Stanley, in front of whom the cavalry had repeatedly struck at stragglers, ‘and not with the flat of their sabres either’, was appalled when his friend Wingfield told him of an old couple he had spotted among the prisoners, unable to walk very well:
The woman was a cripple. She said ‘Shoot me; I cannot walk any further.’ The husband stood by her. They were shot down after thirty shots of revolvers. I am glad I did not see it; I think I should have been ill. They are a cowardly race, these French….
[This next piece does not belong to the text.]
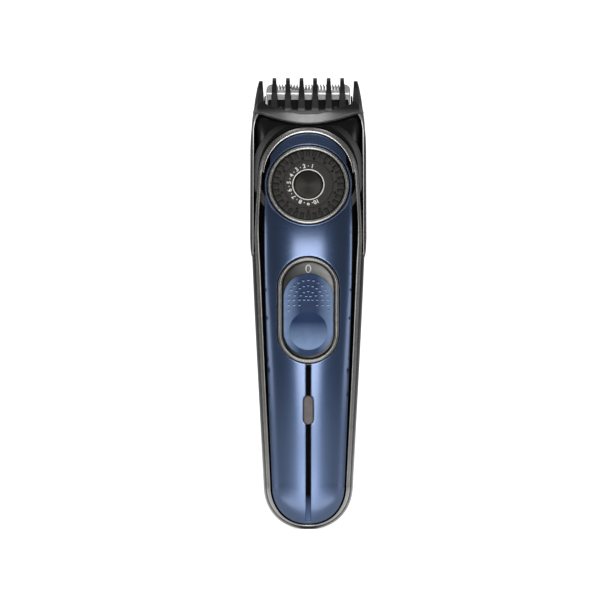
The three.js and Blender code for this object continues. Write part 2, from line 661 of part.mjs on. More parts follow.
// Block with a cross slot for the eccentric's pin, and a neck that carries the moving blade.
function cutterDriver() {
  const slot = DRIVE.pin + DRIVE.orbit + STROKE + GAP;
  const block = box(-4.4, 4.4, DRIVE.y - 3.2, DRIVE.y + 3.2, 35.2, 39.4);
  const room = box(-slot, slot, DRIVE.y - 1.9, DRIVE.y + 1.9, 34, 38.6);
  return block.subtract(room).add(box(-3.6, 3.6, -0.9, 1.2, 39, 49.5));
}

// Spring strip behind the driver's neck that presses the moving blade against the fixed one.
function cutterSpring() {
  return box(-5.8, 5.8, 1.6, 2, 42.8, 48.2);
}

// Rounded block of one superellipse per station [s, half width, front depth, back depth], in the head's frame.
function headBlock(rows, power) {
  const steps = 36;
  return loft(rows.map(([s, width, front, back]) => {
    const ring = [];
    for (let i = 0; i < steps; i++) {
      const angle = (i / steps) * 2 * Math.PI;
      const [c, n] = [Math.cos(angle), Math.sin(angle)];
      const x = width * Math.sign(c) * Math.abs(c) ** (2 / power);
      const y = (n < 0 ? front : back) * Math.sign(n) * Math.abs(n) ** (2 / power);
      ring.push(new THREE.Vector3(x, y, s));
    }
    return ring;
  }));
}

// Black shoulders outside the collar's arc, and the block over them that the blades stand on.
function neckFrame() {
  const toHead = HEAD.clone().invert();
  const collar = upright(prism(collarOutline(-GAP), -FAR, FAR), toHead);
  let neck = headBlock(NECK_ROWS, SECTION_POWER);
  neck = neck.subtract(box(-30, 30, -GAP - 0.15, 30, 0, NECK.rearTop));
  neck = neck.subtract(collar.intersect(box(-40, 40, -40, 40, -40, NECK.collarTop)));
  neck = neck.subtract(box(-NECK.seatHalfWidth, NECK.seatHalfWidth, -30, 5.5, NECK.seatBottom, 60));
  return neck.subtract(box(-14, 14, -5, 5.9, 0, 60));
}

// ---------------------------------------------------------------- comb guard, in the head's frame
function combTooth(x, drop) {
  const outline = TOOTH.map(([y, s]) => [y, s - drop * THREE.MathUtils.clamp((s - 48) / 8, 0, 1)]);
  return sidePrism(outline, x - COMB.toothWidth / 2, x + COMB.toothWidth / 2);
}

// Side arm from the carriage's tab up to the outermost tooth.
function combArm(side) {
  const { inner, armBottom } = COMB;
  const outline = [[inner, armBottom], [inner + 0.3, armBottom - 0.3], ...ARM_EDGE];
  return prism(outline.map(([x, z]) => [side * x, z]), -6, 3.5);
}

function combGuard() {
  const outer = headBlock([[34, 22, 11.4, 10], [41, 22, 11.2, 10], [49, 19.5, 8.4, 10]], SECTION_POWER);
  const inner = headBlock([[33, 20.9, 9.7, 11], [41, 20.7, 9.5, 11], [50, 18, 6.6, 11]], SECTION_POWER);
  const steps = 16;
  const edge = (low, rise, reach) => {
    const points = [];
    for (let i = 0; i <= steps; i++) {
      const x = -22 + (44 * i) / steps;
      points.push([x, low + rise * (x / reach) ** 2]);
    }
    return points;
  };
  const crescent = edge(37, 6.5, 19.8).concat(edge(43.4, 3.2, 19).reverse());
  const wall = outer.subtract(inner).intersect(prism(crescent, -30, -1.5));
  const teeth = [];
  for (let i = 0; i < COMB.teeth; i++) {
    const x = (i - (COMB.teeth - 1) / 2) * COMB.pitch;
    const last = i === 0 || i === COMB.teeth - 1;
    teeth.push(combTooth(x, last ? COMB.outerDrop : 0));
  }
  return union([wall, combArm(-1), combArm(1), ...teeth]);
}

// ---------------------------------------------------------------- the object
const COLOURS = {
  blue: { color: '#4a6290', roughness: 0.3, metalness: 0.7 },
  gloss: { color: '#060606', roughness: 0.15, metalness: 0 },
  satin: { color: '#3a3a3a', roughness: 0.5, metalness: 0 },
  chrome: { color: '#c9c8c6', roughness: 0.15, metalness: 1 },
  steel: { color: '#b9babb', roughness: 0.3, metalness: 1 },
  dial: { color: '#4e4b44', roughness: 0.45, metalness: 0.2 },
  lens: { color: '#68615f', roughness: 0.3, metalness: 0 },
  board: { color: '#1f5a36', roughness: 0.6, metalness: 0 },
  cell: { color: '#8894a0', roughness: 0.4, metalness: 0.3 },
  white: { color: '#d8d6cf', roughness: 0.5, metalness: 0 },
};

function addMesh(group, name, part, colour) {
  const { vertProperties, triVerts } = part.getMesh();
  const geometry = new THREE.BufferGeometry();
  geometry.setAttribute('position', new THREE.BufferAttribute(new Float32Array(vertProperties), 3));
  geometry.setIndex(Array.from(triVerts));
  const mesh = new THREE.Mesh(geometry, new THREE.MeshStandardMaterial(COLOURS[colour]));
  mesh.name = name;
  group.add(mesh);
}

const trimmer = new THREE.Group();
trimmer.position.y = DEPTH_SHIFT;
const head = new THREE.Group();
head.rotation.x = -LEAN;
head.position.set(0, HEAD_Y, HEAD_Z);
const switchGroup = new THREE.Group();
switchGroup.rotation.x = -SWITCH.lean;
switchGroup.position.set(0, SWITCH.y, SWITCH.z);
trimmer.add(head, switchGroup);

addMesh(trimmer, 'rear_housing', rearHousing(), 'gloss');
addMesh(trimmer, 'front_housing', frontHousing(), 'gloss');
addMesh(trimmer, 'trim_ring', trimRing(), 'chrome');
addMesh(trimmer, 'front_plate', frontPlate(), 'blue');
addMesh(trimmer, 'centre_strip_lower', centreStrip(STRIP.bottom, LENS.z - LENS.halfHeight - GAP), 'gloss');
addMesh(trimmer, 'centre_strip_upper', centreStrip(LENS.z + LENS.halfHeight + GAP, STRIP.top), 'gloss');
addMesh(trimmer, 'indicator_lens', indicatorLens(), 'lens');
addMesh(trimmer, 'status_light', statusLight(), 'white');
addMesh(trimmer, 'charging_socket', chargingSocket(), 'satin');
addMesh(trimmer, 'battery', battery(), 'cell');
addMesh(trimmer, 'circuit_board', circuitBoard(), 'board');
screwPlaces().forEach(([x, z], i) => {
  const { head: radius, shank, headFront, headBack, tip } = SCREW;
  const screw = rodY(radius, headFront, headBack, x, z, 16).add(rodY(shank, tip, headFront + 0.1, x, z, 12));
  addMesh(trimmer, `housing_screw_${i + 1}`, screw, 'steel');
});

addMesh(switchGroup, 'switch_bezel', switchBezel(), 'chrome');
addMesh(switchGroup, 'switch_well', switchWell(), 'satin');
addMesh(switchGroup, 'switch_button', switchButton(), 'blue');
addMesh(switchGroup, 'switch_slider', switchSlider(), 'white');
addMesh(switchGroup, 'slide_switch', slideSwitch(), 'satin');

addMesh(head, 'dial_bezel', dialBezel(), 'chrome');
addMesh(head, 'length_dial', lengthDial(), 'dial');
addMesh(head, 'dial_cap', rodY(DIAL_CAP.radius, DIAL_CAP.front, DIAL_CAP.back, 0, DIAL.s, 40), 'steel');
addMesh(head, 'dial_pinion', dialPinion(), 'white');
addMesh(head, 'detent_spring', detentSpring(), 'steel');
addMesh(head, 'comb_carriage', combCarriage(), 'white');
addMesh(head, 'comb_guard', combGuard(), 'satin');
addMesh(head, 'motor', motorCan(), 'steel');
addMesh(head, 'motor_cradle', motorCradle(), 'white');
addMesh(head, 'motor_shaft', motorShaft(), 'steel');
addMesh(head, 'eccentric', eccentric(), 'white');
addMesh(head, 'cutter_driver', cutterDriver(), 'white');
addMesh(head, 'cutter_spring', cutterSpring(), 'steel');
addMesh(head, 'moving_blade', movingBlade(), 'steel');
addMesh(head, 'fixed_blade', fixedBlade(), 'steel');
addMesh(head, 'blade_holder', bladeHolder(), 'gloss');
addMesh(head, 'blade_cover', bladeCover(), 'gloss');
addMesh(head, 'blade_screw_left', bladeScrew(-1), 'steel');
addMesh(head, 'blade_screw_right', bladeScrew(1), 'steel');
addMesh(head, 'neck_frame', neckFrame(), 'gloss');

export default trimmer;
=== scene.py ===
"""Looks of the beard trimmer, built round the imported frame.

Shapes are worked out in millimetres, in the frame's axes, and turned into metres when a mesh is made.
The body's surface follows the same formulas as the solids: superellipse sections along a bent centreline.
"""

import json
import math

import bmesh
import bpy
import numpy as np
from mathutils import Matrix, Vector
from mathutils.geometry import delaunay_2d_cdt


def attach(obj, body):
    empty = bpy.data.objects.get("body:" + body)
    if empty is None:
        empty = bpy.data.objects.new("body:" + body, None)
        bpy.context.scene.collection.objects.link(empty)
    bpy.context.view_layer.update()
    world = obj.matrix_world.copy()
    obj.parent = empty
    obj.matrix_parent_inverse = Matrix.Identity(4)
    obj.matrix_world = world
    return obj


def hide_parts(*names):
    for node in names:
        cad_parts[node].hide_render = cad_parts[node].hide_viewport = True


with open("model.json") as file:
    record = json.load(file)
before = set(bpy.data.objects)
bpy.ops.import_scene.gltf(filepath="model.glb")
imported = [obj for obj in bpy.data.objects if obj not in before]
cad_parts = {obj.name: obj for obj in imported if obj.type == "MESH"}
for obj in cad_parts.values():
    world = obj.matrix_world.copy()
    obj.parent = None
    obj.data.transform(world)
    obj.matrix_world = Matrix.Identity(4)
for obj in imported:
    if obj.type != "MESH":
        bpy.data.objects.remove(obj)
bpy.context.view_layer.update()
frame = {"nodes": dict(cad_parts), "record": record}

# ---------------------------------------------------------------- driving dimensions, millimetres
# Z is a height, S a height in the head's frame, T a distance along the centreline, R a radius. W and H are
# half a width and half a height. Lists of pairs are stations [height, value].
MM = 0.001
GAP = 0.3
FINE_GAP = 0.08  # between pieces that look flush
DEPTH_SHIFT = -3.186  # puts the whole box's centre at y = 0

LEAN = math.radians(16)  # of the head, backwards
BEND_START = 92
BEND_RADIUS = 86
HEAD_Y = BEND_RADIUS * (1 - math.cos(LEAN)) + DEPTH_SHIFT
HEAD_Z = BEND_START + BEND_RADIUS * math.sin(LEAN)
HEAD_T = BEND_START + BEND_RADIUS * LEAN

# the body's sections
HALF_WIDTH = [(17, 17.1), (106, 21.5), (124, 21.2), (160, 20.8)]
FRONT_DEPTH = [(17, 14.8), (60, 15), (116, 12), (152, 8.9), (160, 8.4)]
BACK_DEPTH = [(17, 13), (60, 15), (116, 11), (154, 8.4), (160, 8)]
SECTION_POWER = 2.7  # exponent of the superellipses
BASE_HEIGHT = 17  # up to which the foot is rounded
BASE_POWER = 2.2
BASE_FLAT = 0.98
FOOT_DEPTH = 0.9  # share of the depth that is left at the very bottom
HEAD_TOP = 154
SIDE_LIMIT = 4.2  # points of the front surface stay this far in front of the centreline
BEYOND = 172  # a distance along the centreline past the head's top
FAR = 200  # half the length of a tool that cuts right through

# collar, trim ring, metallic plate and walls
COLLAR_Z, COLLAR_R, COLLAR_TOP, COLLAR_WALL = 135.9, 21.2, 153.8, 2
RING_BOTTOM, RING_INNER_BOTTOM, RING_WIDTH = 1.0, 1.6, 1.4
RING_ARC_Z, RING_ARC_R, RING_ARC_INNER = 133.9, 19.06, 16.9
RING_EDGE = [(17, 15.8), (60, 17.9), (98, 19.5), (115, 20.2), (136, 18.95)]
PLATE_BOTTOM, PLATE_ARC_R, PLATE_SHOULDER = 1.95, 16.6, 14.5
PLATE_EDGE = [(17, 13.9), (49, 15.2), (87, 16.4), (113, 16.8), (131, 16.4)]
DIAL_WORLD_Z, DIAL_WORLD_R = 130.4, 16.4
SKIN, RECESS = 1.4, 1.7  # thickness of the plate and the ring, and depth of their pocket
SHELL, REAR_SHELL = 2.9, 2.0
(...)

Stanley had just about had enough. He was disgusted by all he had seen and experienced in
la ville lumière
; in his own frank admission, ‘frightened at noting that my nerves are giving way’. On the afternoon of the 26th, he packed up and departed for England. In one of his last letters home, he wrote: ‘Five thousand people have been shot (after
being made prisoners) today. They are digging deep trenches….’ but as a final note of hope he added, ‘I really think a re-action has set in’.